▶ **WHAT NEEDS TO BE DONE**
Reproduce, word for word, every line from the first one down to the line containing "wasm.setup();", and nothing else.

"""

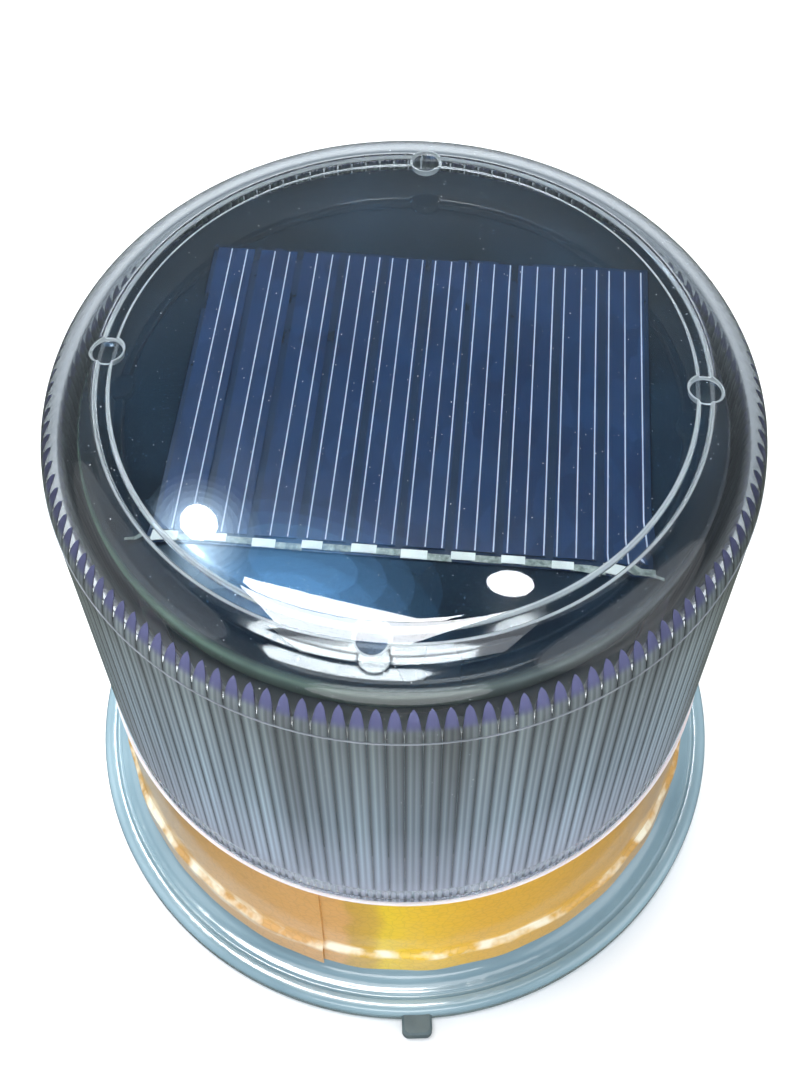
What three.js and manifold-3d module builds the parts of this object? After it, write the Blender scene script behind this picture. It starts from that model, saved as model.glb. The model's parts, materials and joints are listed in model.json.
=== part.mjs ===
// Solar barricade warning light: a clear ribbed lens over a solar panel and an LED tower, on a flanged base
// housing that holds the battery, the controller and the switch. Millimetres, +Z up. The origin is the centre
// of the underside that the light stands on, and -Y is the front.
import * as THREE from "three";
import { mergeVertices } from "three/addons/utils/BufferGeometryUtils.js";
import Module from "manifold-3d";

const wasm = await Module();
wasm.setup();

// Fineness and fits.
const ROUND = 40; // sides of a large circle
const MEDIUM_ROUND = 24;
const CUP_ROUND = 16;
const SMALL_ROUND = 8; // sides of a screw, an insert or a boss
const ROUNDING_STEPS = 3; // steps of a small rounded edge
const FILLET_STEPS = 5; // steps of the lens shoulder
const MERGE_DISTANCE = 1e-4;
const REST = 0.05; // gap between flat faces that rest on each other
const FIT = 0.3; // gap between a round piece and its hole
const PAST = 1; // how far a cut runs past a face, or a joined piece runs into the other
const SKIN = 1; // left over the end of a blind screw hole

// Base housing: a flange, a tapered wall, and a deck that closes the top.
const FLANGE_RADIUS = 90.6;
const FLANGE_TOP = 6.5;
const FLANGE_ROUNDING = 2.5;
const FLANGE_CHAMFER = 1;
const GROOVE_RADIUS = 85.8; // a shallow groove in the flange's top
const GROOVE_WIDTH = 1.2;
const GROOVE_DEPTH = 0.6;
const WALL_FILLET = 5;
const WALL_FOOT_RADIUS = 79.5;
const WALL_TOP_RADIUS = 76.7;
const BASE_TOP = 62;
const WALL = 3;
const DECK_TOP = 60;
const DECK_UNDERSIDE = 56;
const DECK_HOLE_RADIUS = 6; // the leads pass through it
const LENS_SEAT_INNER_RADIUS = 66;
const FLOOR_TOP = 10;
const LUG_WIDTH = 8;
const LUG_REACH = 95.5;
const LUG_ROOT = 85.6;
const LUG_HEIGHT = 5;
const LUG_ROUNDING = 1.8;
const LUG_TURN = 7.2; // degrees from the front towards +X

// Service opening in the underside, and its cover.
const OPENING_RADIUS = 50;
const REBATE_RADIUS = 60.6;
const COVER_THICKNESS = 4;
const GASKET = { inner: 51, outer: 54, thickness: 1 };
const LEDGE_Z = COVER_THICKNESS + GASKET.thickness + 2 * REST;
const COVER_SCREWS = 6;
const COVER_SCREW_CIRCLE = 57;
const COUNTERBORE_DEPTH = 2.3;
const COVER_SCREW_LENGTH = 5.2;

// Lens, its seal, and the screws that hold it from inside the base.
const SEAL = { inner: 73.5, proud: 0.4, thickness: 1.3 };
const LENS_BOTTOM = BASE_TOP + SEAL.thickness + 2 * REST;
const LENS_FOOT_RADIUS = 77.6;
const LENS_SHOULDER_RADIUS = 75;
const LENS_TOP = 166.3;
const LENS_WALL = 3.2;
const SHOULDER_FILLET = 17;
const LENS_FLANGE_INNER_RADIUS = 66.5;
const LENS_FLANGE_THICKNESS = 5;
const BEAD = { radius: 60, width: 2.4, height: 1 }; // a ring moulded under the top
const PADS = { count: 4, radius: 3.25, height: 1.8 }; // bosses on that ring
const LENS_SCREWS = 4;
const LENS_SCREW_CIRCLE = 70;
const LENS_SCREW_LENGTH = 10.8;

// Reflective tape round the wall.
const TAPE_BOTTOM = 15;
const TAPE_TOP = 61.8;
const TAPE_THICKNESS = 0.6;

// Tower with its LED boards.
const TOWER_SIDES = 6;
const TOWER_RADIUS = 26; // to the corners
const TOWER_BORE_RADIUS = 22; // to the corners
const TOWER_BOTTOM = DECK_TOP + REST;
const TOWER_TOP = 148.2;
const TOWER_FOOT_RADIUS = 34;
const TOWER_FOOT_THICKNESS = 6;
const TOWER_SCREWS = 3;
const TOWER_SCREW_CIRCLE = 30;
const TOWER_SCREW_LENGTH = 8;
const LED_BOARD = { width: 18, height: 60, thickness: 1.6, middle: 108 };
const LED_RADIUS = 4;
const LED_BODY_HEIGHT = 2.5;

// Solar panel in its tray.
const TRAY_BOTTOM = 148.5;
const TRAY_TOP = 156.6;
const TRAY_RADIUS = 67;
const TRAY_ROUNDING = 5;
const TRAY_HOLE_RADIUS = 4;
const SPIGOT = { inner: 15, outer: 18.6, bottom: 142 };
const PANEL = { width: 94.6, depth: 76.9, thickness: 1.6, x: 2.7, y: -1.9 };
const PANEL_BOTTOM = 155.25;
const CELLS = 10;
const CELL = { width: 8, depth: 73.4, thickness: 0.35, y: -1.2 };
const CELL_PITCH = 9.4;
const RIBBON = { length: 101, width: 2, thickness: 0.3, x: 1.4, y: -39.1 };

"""

▶ **EXERCISE ANSWER**
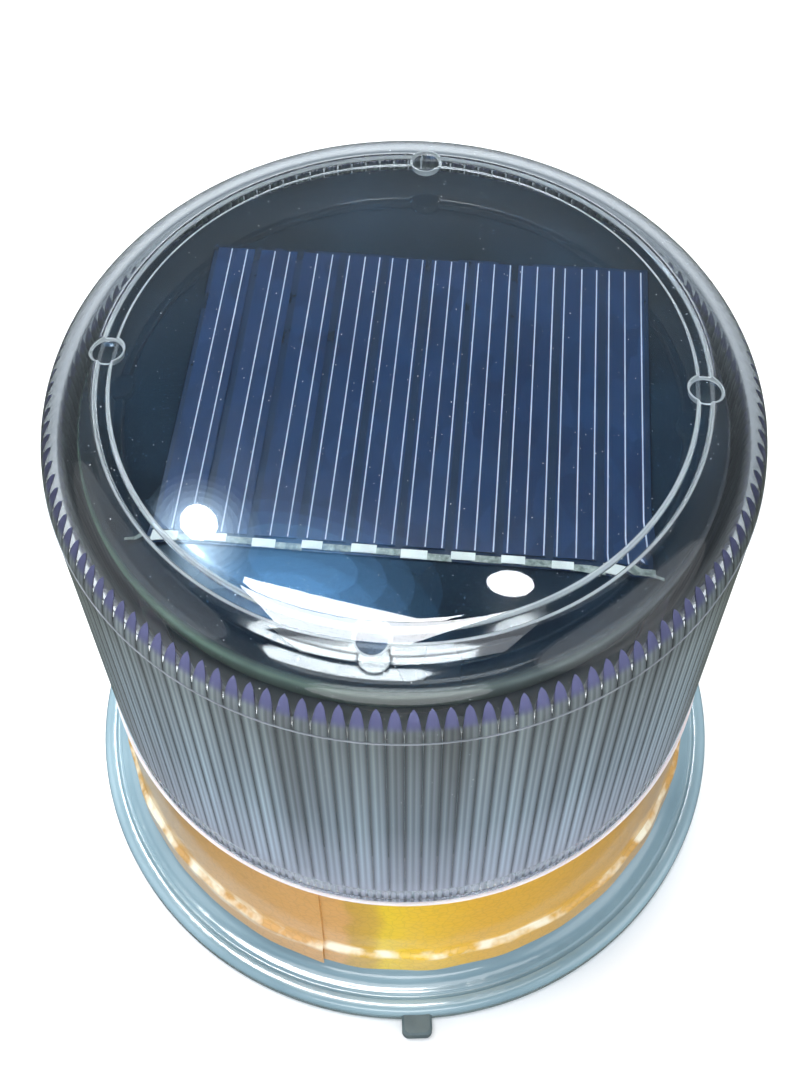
What three.js and manifold-3d module builds the parts of this object? After it, write the Blender scene script behind this picture. It starts from that model, saved as model.glb. The model's parts, materials and joints are listed in model.json.
=== part.mjs ===
// Solar barricade warning light: a clear ribbed lens over a solar panel and an LED tower, on a flanged base
// housing that holds the battery, the controller and the switch. Millimetres, +Z up. The origin is the centre
// of the underside that the light stands on, and -Y is the front.
import * as THREE from "three";
import { mergeVertices } from "three/addons/utils/BufferGeometryUtils.js";
import Module from "manifold-3d";

const wasm = await Module();
wasm.setup();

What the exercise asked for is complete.